→ **What you should do**: Under this task are some entries; return every one of them exactly.
╔══
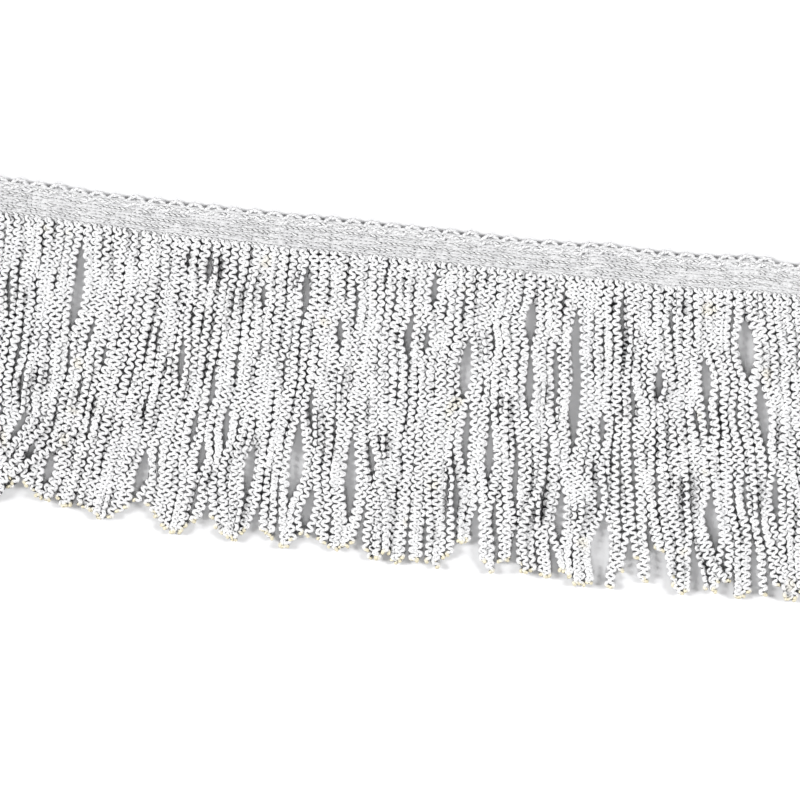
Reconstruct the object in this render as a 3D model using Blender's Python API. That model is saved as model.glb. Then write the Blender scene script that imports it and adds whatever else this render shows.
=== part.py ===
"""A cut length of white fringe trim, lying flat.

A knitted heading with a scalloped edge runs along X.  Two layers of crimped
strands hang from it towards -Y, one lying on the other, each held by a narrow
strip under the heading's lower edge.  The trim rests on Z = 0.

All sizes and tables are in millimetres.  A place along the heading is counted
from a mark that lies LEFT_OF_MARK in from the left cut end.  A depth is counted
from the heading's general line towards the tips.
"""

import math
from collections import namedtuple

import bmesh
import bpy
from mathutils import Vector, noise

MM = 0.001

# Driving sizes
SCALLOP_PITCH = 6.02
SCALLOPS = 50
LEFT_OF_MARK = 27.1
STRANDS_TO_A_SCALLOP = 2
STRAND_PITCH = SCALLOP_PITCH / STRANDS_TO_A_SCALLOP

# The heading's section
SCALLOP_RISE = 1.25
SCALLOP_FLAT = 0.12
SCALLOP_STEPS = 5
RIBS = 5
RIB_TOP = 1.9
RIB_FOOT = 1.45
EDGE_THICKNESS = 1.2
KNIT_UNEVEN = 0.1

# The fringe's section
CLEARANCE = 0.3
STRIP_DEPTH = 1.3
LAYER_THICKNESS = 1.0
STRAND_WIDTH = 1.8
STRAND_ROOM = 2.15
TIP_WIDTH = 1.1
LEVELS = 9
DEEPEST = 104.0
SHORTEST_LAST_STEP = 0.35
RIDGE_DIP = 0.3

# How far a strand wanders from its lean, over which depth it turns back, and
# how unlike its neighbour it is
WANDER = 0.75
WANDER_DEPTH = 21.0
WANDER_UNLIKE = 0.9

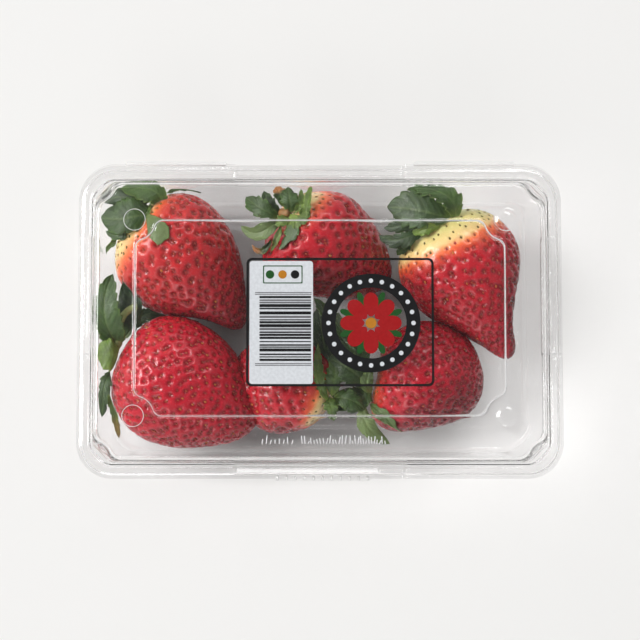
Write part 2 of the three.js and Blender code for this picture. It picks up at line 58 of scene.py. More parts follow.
╚══
→ **Result of the exercise**:
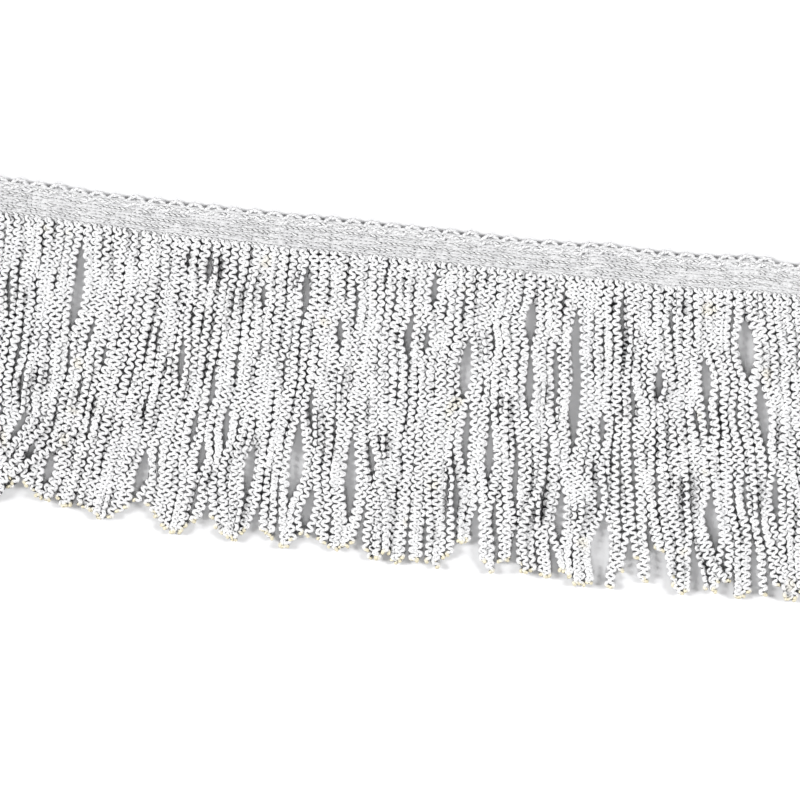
Reconstruct the object in this render as a 3D model using Blender's Python API. That model is saved as model.glb. Then write the Blender scene script that imports it and adds whatever else this render shows.
=== part.py ===
"""A cut length of white fringe trim, lying flat.

A knitted heading with a scalloped edge runs along X.  Two layers of crimped
strands hang from it towards -Y, one lying on the other, each held by a narrow
strip under the heading's lower edge.  The trim rests on Z = 0.

All sizes and tables are in millimetres.  A place along the heading is counted
from a mark that lies LEFT_OF_MARK in from the left cut end.  A depth is counted
from the heading's general line towards the tips.
"""

import math
from collections import namedtuple

import bmesh
import bpy
from mathutils import Vector, noise

MM = 0.001

# Driving sizes
SCALLOP_PITCH = 6.02
SCALLOPS = 50
LEFT_OF_MARK = 27.1
STRANDS_TO_A_SCALLOP = 2
STRAND_PITCH = SCALLOP_PITCH / STRANDS_TO_A_SCALLOP

# The heading's section
SCALLOP_RISE = 1.25
SCALLOP_FLAT = 0.12
SCALLOP_STEPS = 5
RIBS = 5
RIB_TOP = 1.9
RIB_FOOT = 1.45
EDGE_THICKNESS = 1.2
KNIT_UNEVEN = 0.1

# The fringe's section
CLEARANCE = 0.3
STRIP_DEPTH = 1.3
LAYER_THICKNESS = 1.0
STRAND_WIDTH = 1.8
STRAND_ROOM = 2.15
TIP_WIDTH = 1.1
LEVELS = 9
DEEPEST = 104.0
SHORTEST_LAST_STEP = 0.35
RIDGE_DIP = 0.3

# How far a strand wanders from its lean, over which depth it turns back, and
# how unlike its neighbour it is
WANDER = 0.75
WANDER_DEPTH = 21.0
WANDER_UNLIKE = 0.9

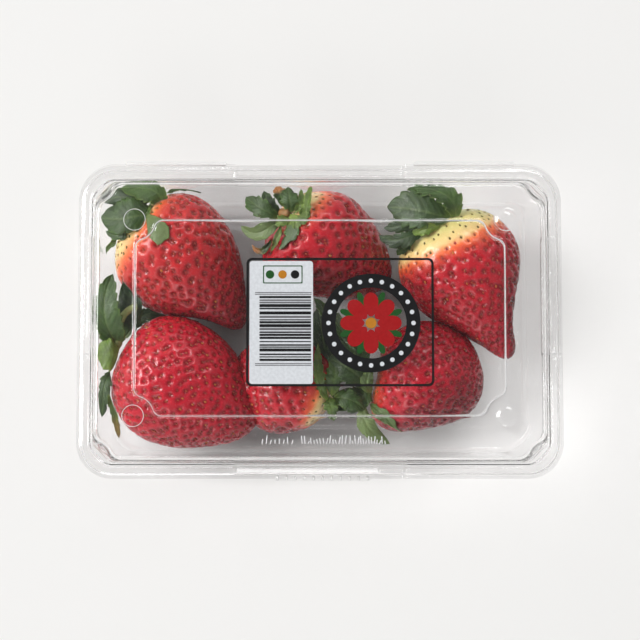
Write part 2 of the three.js and Blender code for this picture. It picks up at line 58 of scene.py. More parts follow.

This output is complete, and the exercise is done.